* INFORMATION PROVIDED *
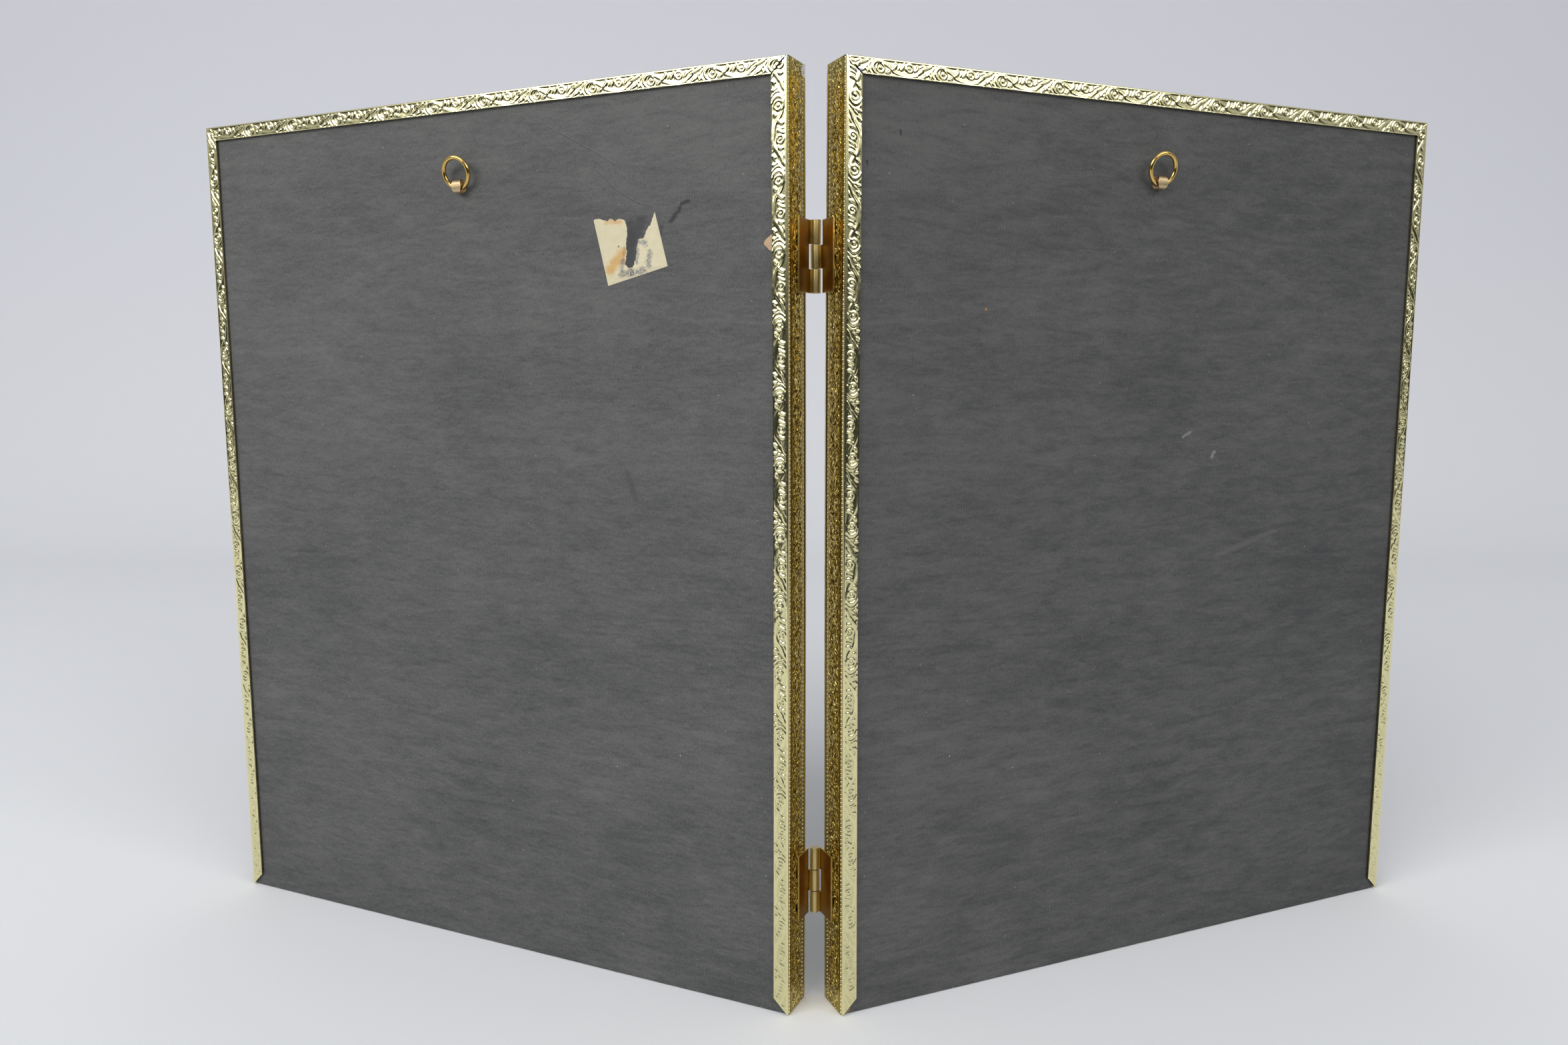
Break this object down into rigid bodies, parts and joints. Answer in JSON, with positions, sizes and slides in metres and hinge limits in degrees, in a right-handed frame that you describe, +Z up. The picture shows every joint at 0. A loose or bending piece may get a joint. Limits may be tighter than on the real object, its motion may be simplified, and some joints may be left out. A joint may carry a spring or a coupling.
{
  "type": "hinged double photo frame",
  "caption": "Hinged double picture frame of embossed gilt metal that stands open like a book or folds shut, with slide-out card backs and hanging rings.",
  "frame": {"origin": "bottom centre of the box round the open pair, on the surface that it stands on", "axes": "+X across the open pair from the left frame to the right frame as seen from behind, +Y away from the hinge side towards the picture sides, +Z up along the hinge line"},
  "size_m": [0.3922, 0.0936, 0.257],
  "materials": {
    "gilt_moulding": "stamped, worn gilt lacquer",
    "hinge_bronze": "aged bronze",
    "pin_steel": "drawn wire",
    "ring_brass": "polished wire",
    "strap_brass": "dull strip",
    "pane_glass": "clear",
    "print_paper": "blank satin photographic paper",
    "board_paper": "ribbed dark grey paper",
    "label_paper": "torn, stained paper",
    "raw_card": "torn card"
  },
  "bodies": {
    "left_frame": {"left_top_rail": "gilt_moulding", "left_bottom_rail": "gilt_moulding", "left_inner_stile": "gilt_moulding", "left_outer_stile": "gilt_moulding", "left_glass": "pane_glass", "left_print": "print_paper", "left_card_shim": "raw_card", "upper_left_leaf": "hinge_bronze", "upper_pin": "pin_steel", "lower_left_leaf": "hinge_bronze", "lower_pin": "pin_steel"},
    "right_frame": {"right_top_rail": "gilt_moulding", "right_bottom_rail": "gilt_moulding", "right_inner_stile": "gilt_moulding", "right_outer_stile": "gilt_moulding", "right_glass": "pane_glass", "right_print": "print_paper", "upper_right_leaf": "hinge_bronze", "lower_right_leaf": "hinge_bronze"},
    "left_board": {"left_backing_board": "board_paper", "left_ring_strap": "strap_brass", "left_paper_label": "label_paper"},
    "right_board": {"right_backing_board": "board_paper", "right_ring_strap": "strap_brass"},
    "left_ring": {"left_hang_ring": "ring_brass"},
    "right_ring": {"right_hang_ring": "ring_brass"}
  },
  "joints": [
    {"name": "frame_fold", "type": "hinge", "parent": "left_frame", "child": "right_frame", "pos_m": [0, -0.03429, 0.1285], "axis": [0, 0, 1], "range_deg": [-57, 133]},
    {"name": "left_board_slide", "type": "slide", "parent": "left_frame", "child": "left_board", "axis": [0, 0, -1], "range_m": [0, 0.24]},
    {"name": "left_ring_swing", "type": "hinge", "parent": "left_board", "child": "left_ring", "pos_m": [-0.10262, -0.00635, 0.231], "axis": [0.9171, -0.3987, 0], "range_deg": [-18, 165]},
    {"name": "right_board_slide", "type": "slide", "parent": "right_frame", "child": "right_board", "axis": [0, 0, -1], "range_m": [0, 0.24]},
    {"name": "right_ring_swing", "type": "hinge", "parent": "right_board", "child": "right_ring", "pos_m": [0.09849, -0.00815, 0.231], "axis": [0.9171, 0.3987, 0], "range_deg": [-18, 165]}
  ]
}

* THE EXERCISE *
Write out the data exactly as it stands.

* CORRECT OUTPUT *
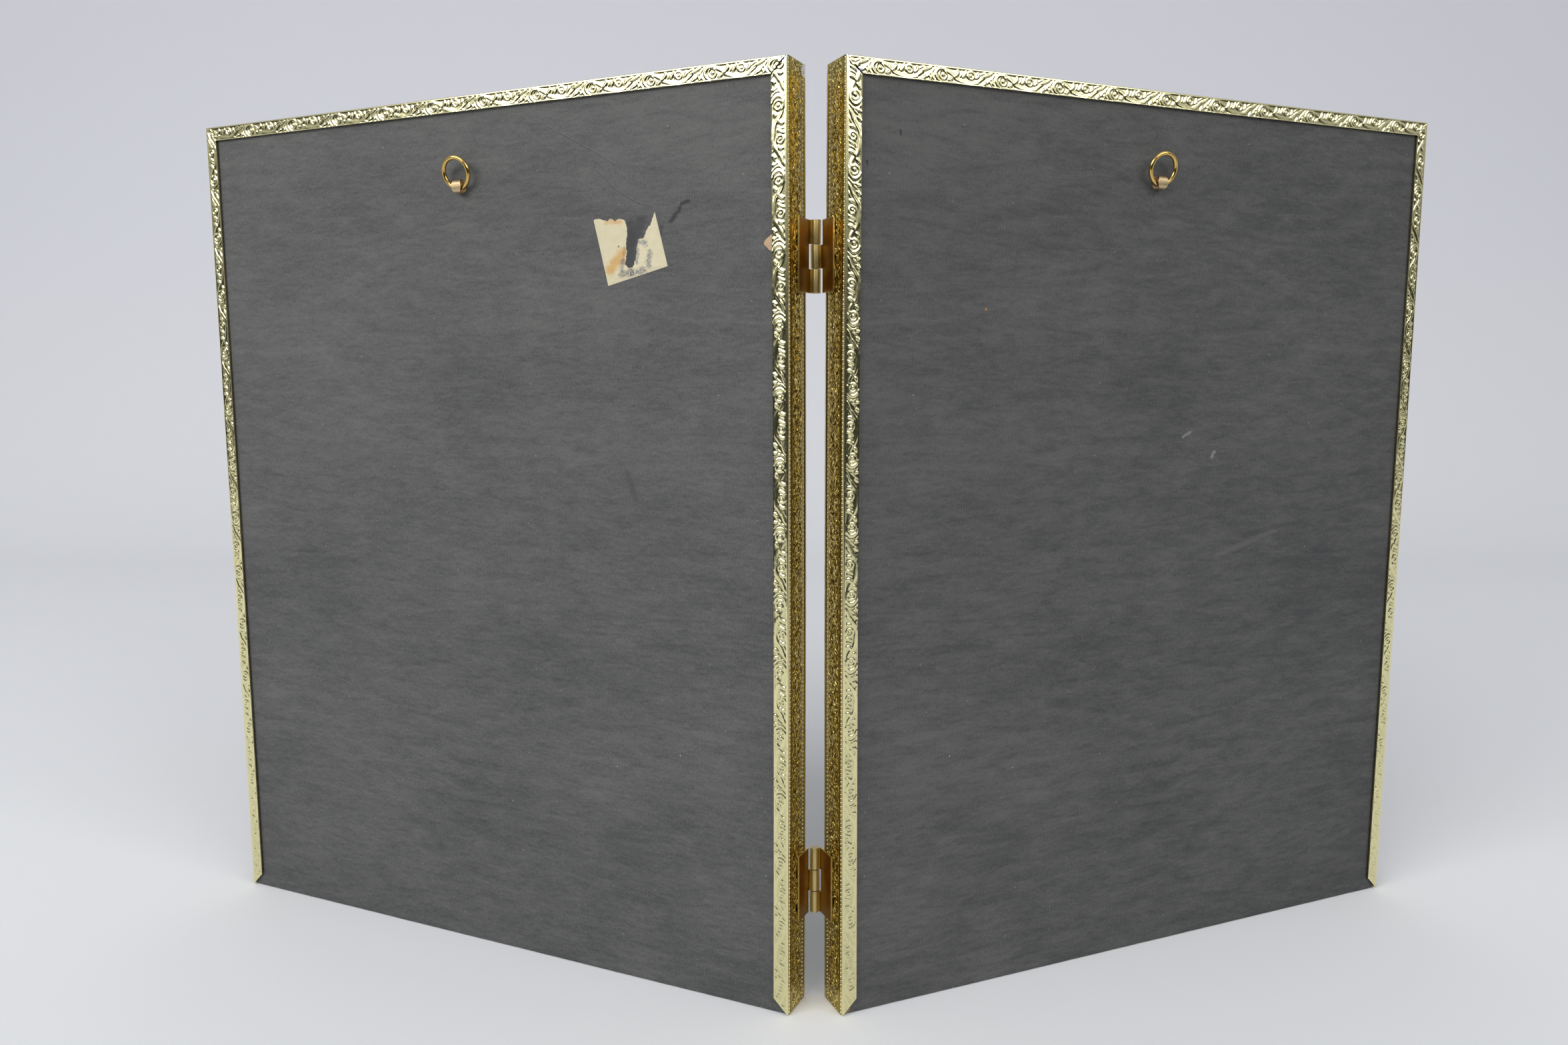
Break this object down into rigid bodies, parts and joints. Answer in JSON, with positions, sizes and slides in metres and hinge limits in degrees, in a right-handed frame that you describe, +Z up. The picture shows every joint at 0. A loose or bending piece may get a joint. Limits may be tighter than on the real object, its motion may be simplified, and some joints may be left out. A joint may carry a spring or a coupling.
{
  "type": "hinged double photo frame",
  "caption": "Hinged double picture frame of embossed gilt metal that stands open like a book or folds shut, with slide-out card backs and hanging rings.",
  "frame": {"origin": "bottom centre of the box round the open pair, on the surface that it stands on", "axes": "+X across the open pair from the left frame to the right frame as seen from behind, +Y away from the hinge side towards the picture sides, +Z up along the hinge line"},
  "size_m": [0.3922, 0.0936, 0.257],
  "materials": {
    "gilt_moulding": "stamped, worn gilt lacquer",
    "hinge_bronze": "aged bronze",
    "pin_steel": "drawn wire",
    "ring_brass": "polished wire",
    "strap_brass": "dull strip",
    "pane_glass": "clear",
    "print_paper": "blank satin photographic paper",
    "board_paper": "ribbed dark grey paper",
    "label_paper": "torn, stained paper",
    "raw_card": "torn card"
  },
  "bodies": {
    "left_frame": {"left_top_rail": "gilt_moulding", "left_bottom_rail": "gilt_moulding", "left_inner_stile": "gilt_moulding", "left_outer_stile": "gilt_moulding", "left_glass": "pane_glass", "left_print": "print_paper", "left_card_shim": "raw_card", "upper_left_leaf": "hinge_bronze", "upper_pin": "pin_steel", "lower_left_leaf": "hinge_bronze", "lower_pin": "pin_steel"},
    "right_frame": {"right_top_rail": "gilt_moulding", "right_bottom_rail": "gilt_moulding", "right_inner_stile": "gilt_moulding", "right_outer_stile": "gilt_moulding", "right_glass": "pane_glass", "right_print": "print_paper", "upper_right_leaf": "hinge_bronze", "lower_right_leaf": "hinge_bronze"},
    "left_board": {"left_backing_board": "board_paper", "left_ring_strap": "strap_brass", "left_paper_label": "label_paper"},
    "right_board": {"right_backing_board": "board_paper", "right_ring_strap": "strap_brass"},
    "left_ring": {"left_hang_ring": "ring_brass"},
    "right_ring": {"right_hang_ring": "ring_brass"}
  },
  "joints": [
    {"name": "frame_fold", "type": "hinge", "parent": "left_frame", "child": "right_frame", "pos_m": [0, -0.03429, 0.1285], "axis": [0, 0, 1], "range_deg": [-57, 133]},
    {"name": "left_board_slide", "type": "slide", "parent": "left_frame", "child": "left_board", "axis": [0, 0, -1], "range_m": [0, 0.24]},
    {"name": "left_ring_swing", "type": "hinge", "parent": "left_board", "child": "left_ring", "pos_m": [-0.10262, -0.00635, 0.231], "axis": [0.9171, -0.3987, 0], "range_deg": [-18, 165]},
    {"name": "right_board_slide", "type": "slide", "parent": "right_frame", "child": "right_board", "axis": [0, 0, -1], "range_m": [0, 0.24]},
    {"name": "right_ring_swing", "type": "hinge", "parent": "right_board", "child": "right_ring", "pos_m": [0.09849, -0.00815, 0.231], "axis": [0.9171, 0.3987, 0], "range_deg": [-18, 165]}
  ]
}